===== Records to process =====
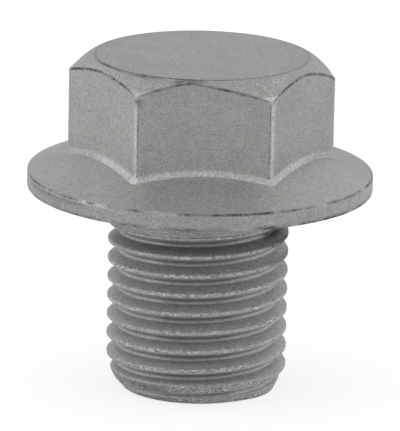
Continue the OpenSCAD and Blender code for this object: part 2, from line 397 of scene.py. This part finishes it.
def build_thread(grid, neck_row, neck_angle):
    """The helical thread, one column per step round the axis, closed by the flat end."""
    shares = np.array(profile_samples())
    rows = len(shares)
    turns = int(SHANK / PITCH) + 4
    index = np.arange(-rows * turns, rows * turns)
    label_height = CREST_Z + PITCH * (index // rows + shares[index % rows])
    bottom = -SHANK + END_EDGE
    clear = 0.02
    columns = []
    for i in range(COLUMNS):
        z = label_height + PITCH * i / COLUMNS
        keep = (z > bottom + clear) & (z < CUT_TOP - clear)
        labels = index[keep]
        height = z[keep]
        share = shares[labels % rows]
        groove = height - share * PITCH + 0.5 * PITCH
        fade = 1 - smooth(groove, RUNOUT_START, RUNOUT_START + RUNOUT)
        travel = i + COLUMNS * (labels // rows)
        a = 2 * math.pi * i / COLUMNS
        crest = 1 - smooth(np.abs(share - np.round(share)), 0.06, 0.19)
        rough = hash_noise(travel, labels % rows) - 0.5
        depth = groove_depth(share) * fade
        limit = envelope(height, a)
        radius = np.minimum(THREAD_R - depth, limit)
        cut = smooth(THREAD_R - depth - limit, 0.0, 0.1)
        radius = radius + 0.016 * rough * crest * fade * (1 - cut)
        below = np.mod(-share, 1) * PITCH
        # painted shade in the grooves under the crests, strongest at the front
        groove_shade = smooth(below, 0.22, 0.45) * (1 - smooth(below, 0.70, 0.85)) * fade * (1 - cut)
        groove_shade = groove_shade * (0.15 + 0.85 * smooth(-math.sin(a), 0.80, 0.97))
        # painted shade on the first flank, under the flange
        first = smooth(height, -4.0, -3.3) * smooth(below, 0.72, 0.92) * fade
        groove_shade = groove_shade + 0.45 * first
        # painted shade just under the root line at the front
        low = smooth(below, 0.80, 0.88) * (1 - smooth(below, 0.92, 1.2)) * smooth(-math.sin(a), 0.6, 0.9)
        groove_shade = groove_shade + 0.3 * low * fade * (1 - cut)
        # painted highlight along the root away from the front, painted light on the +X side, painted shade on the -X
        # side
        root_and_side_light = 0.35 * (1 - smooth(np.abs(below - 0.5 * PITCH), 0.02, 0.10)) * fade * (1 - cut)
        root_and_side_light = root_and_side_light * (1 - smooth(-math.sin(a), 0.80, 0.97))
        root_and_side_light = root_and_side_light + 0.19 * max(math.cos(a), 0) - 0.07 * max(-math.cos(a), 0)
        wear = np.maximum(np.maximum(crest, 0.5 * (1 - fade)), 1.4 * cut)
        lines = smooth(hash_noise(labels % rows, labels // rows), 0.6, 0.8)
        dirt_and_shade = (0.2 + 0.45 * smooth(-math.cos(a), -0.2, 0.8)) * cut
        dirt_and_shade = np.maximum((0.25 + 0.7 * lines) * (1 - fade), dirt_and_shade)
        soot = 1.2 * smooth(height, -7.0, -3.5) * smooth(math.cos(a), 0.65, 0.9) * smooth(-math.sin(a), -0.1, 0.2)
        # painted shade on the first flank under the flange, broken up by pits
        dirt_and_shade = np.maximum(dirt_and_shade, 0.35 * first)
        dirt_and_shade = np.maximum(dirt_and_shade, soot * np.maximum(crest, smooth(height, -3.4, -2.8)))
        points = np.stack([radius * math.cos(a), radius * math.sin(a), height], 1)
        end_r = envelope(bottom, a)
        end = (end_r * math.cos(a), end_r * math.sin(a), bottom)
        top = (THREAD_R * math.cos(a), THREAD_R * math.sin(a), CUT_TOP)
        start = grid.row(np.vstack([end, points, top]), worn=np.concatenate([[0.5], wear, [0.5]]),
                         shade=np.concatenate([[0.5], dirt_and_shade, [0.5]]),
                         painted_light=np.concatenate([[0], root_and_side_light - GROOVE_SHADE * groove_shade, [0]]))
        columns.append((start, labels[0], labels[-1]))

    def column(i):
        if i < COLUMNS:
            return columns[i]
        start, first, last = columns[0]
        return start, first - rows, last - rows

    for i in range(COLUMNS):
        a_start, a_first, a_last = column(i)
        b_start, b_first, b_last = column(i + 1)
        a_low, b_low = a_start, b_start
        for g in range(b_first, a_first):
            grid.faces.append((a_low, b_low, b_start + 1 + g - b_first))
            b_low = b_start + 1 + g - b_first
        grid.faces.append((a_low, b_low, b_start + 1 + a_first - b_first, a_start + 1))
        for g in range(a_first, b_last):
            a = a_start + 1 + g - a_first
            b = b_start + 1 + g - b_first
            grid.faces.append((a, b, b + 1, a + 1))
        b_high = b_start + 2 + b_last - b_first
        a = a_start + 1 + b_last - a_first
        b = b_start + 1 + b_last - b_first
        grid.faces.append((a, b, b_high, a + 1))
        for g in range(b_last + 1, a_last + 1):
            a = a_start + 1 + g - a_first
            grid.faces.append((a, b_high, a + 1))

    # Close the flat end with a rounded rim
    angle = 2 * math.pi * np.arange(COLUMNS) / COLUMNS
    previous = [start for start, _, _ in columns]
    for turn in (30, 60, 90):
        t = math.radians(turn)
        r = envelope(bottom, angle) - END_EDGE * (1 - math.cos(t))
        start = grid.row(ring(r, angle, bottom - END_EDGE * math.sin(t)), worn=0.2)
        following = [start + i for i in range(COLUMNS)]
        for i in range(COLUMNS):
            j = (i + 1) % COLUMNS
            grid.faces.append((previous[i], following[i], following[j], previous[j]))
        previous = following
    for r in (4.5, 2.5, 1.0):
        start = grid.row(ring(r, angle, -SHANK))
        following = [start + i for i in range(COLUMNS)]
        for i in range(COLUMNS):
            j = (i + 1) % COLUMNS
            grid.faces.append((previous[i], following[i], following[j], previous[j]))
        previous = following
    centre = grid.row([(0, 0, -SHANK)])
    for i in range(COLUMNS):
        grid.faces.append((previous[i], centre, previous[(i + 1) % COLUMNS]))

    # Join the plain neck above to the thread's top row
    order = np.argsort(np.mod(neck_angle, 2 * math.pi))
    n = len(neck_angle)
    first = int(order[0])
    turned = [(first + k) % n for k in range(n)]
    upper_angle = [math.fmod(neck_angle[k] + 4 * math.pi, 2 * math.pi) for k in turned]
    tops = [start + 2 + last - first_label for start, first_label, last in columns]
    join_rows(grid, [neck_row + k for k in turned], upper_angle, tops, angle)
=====
===== Records to process =====
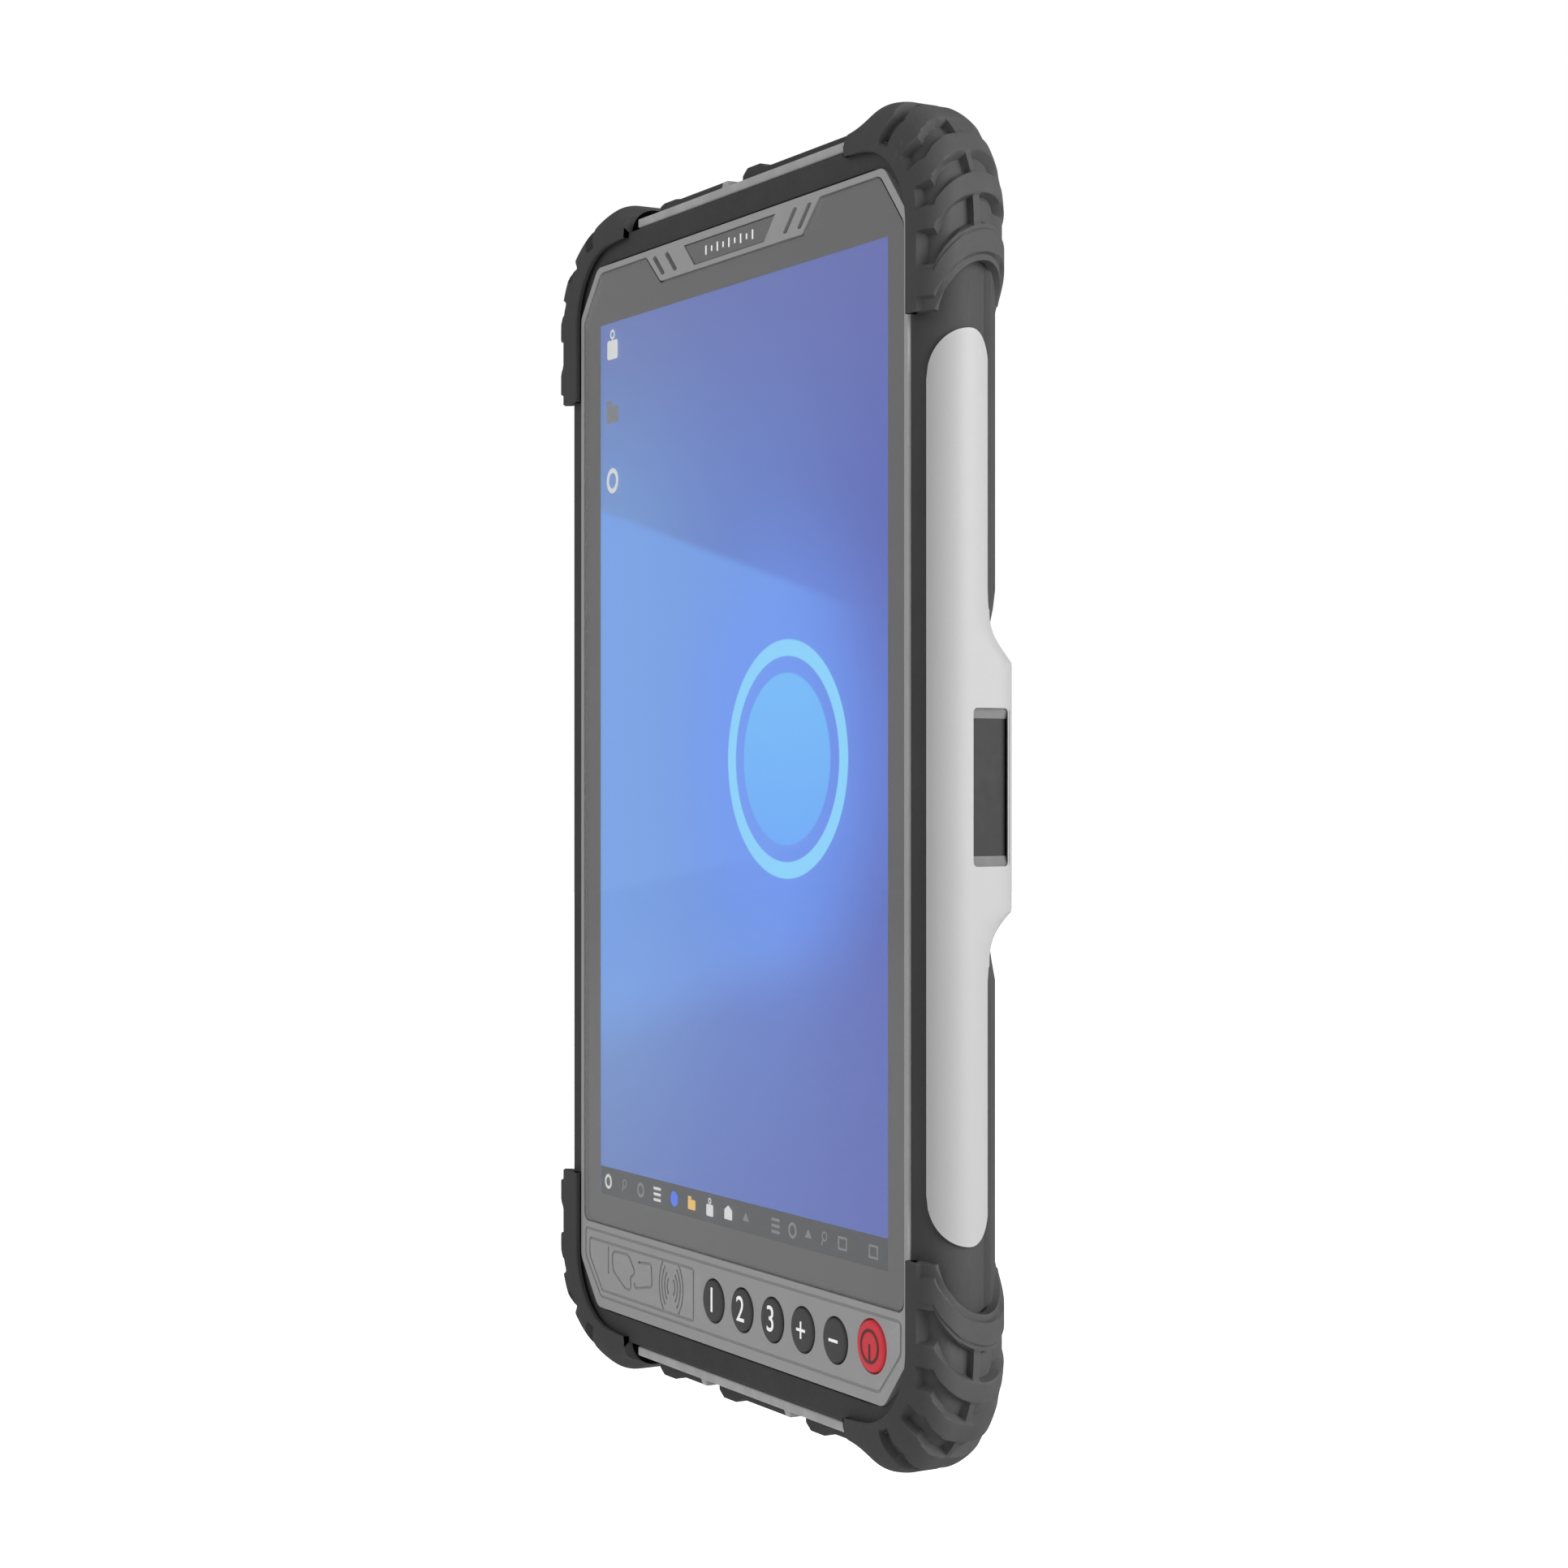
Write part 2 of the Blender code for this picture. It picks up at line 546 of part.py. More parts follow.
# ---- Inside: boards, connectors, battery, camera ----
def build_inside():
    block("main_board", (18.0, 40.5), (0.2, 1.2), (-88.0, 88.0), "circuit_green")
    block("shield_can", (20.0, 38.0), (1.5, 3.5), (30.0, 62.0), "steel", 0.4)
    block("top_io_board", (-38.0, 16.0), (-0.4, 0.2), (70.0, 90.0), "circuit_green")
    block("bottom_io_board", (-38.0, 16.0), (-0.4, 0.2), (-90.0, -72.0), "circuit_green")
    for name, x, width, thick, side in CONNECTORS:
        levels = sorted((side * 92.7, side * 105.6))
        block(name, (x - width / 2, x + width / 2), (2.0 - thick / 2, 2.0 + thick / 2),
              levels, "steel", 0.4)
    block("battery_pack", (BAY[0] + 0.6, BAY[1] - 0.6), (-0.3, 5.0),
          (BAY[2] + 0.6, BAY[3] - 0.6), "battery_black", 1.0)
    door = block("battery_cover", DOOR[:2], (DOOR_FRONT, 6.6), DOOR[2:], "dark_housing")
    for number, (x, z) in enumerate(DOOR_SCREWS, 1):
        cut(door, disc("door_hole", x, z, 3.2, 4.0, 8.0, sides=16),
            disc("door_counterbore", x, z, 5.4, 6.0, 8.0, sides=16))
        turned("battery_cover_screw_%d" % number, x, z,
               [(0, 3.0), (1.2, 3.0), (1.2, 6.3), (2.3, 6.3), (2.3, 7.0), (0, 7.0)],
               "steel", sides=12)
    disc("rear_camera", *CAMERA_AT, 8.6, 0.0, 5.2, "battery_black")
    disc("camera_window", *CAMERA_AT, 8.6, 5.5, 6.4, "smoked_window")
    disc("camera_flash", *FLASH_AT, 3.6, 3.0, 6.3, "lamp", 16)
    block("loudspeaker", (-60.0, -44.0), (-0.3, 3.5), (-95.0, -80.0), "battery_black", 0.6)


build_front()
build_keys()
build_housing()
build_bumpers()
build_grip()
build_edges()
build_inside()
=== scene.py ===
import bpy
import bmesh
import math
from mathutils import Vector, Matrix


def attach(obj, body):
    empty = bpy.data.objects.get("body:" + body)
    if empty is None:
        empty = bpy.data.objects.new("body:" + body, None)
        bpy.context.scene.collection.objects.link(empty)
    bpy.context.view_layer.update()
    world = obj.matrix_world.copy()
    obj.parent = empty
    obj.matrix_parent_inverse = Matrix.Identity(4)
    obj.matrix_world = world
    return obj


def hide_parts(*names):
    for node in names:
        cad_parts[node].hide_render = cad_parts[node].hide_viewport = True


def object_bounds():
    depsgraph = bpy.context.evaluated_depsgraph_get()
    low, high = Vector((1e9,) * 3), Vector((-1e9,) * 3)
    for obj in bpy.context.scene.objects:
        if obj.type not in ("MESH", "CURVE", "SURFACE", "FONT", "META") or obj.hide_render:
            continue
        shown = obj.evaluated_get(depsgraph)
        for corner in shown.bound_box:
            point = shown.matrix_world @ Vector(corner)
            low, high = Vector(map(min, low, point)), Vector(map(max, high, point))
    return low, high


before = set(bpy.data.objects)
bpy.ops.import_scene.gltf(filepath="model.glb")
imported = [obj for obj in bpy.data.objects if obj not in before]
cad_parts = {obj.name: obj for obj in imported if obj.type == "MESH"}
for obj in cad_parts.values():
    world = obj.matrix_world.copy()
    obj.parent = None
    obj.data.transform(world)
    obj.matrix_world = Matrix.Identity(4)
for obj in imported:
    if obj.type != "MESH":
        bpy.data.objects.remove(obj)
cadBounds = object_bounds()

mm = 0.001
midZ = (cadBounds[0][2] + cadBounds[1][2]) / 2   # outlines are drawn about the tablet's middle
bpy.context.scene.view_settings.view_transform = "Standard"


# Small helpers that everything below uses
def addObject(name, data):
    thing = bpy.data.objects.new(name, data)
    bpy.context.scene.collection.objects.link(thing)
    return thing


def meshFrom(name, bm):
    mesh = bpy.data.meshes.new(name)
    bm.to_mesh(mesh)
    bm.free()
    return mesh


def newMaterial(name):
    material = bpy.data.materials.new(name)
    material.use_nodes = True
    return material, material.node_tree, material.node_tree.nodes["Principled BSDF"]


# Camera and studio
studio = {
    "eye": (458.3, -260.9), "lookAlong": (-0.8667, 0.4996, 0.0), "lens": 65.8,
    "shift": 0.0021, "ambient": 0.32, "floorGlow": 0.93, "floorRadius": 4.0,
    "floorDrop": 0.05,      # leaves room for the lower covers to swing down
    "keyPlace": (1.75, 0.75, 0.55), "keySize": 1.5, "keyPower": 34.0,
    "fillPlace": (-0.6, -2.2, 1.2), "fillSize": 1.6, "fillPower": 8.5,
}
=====
Do this »
In the entries above, identify every line with the string "context".

Complete output »
        bpy.context.scene.collection.objects.link(empty)
    bpy.context.view_layer.update()
    depsgraph = bpy.context.evaluated_depsgraph_get()
    for obj in bpy.context.scene.objects:
bpy.context.scene.view_settings.view_transform = "Standard"
    bpy.context.scene.collection.objects.link(thing)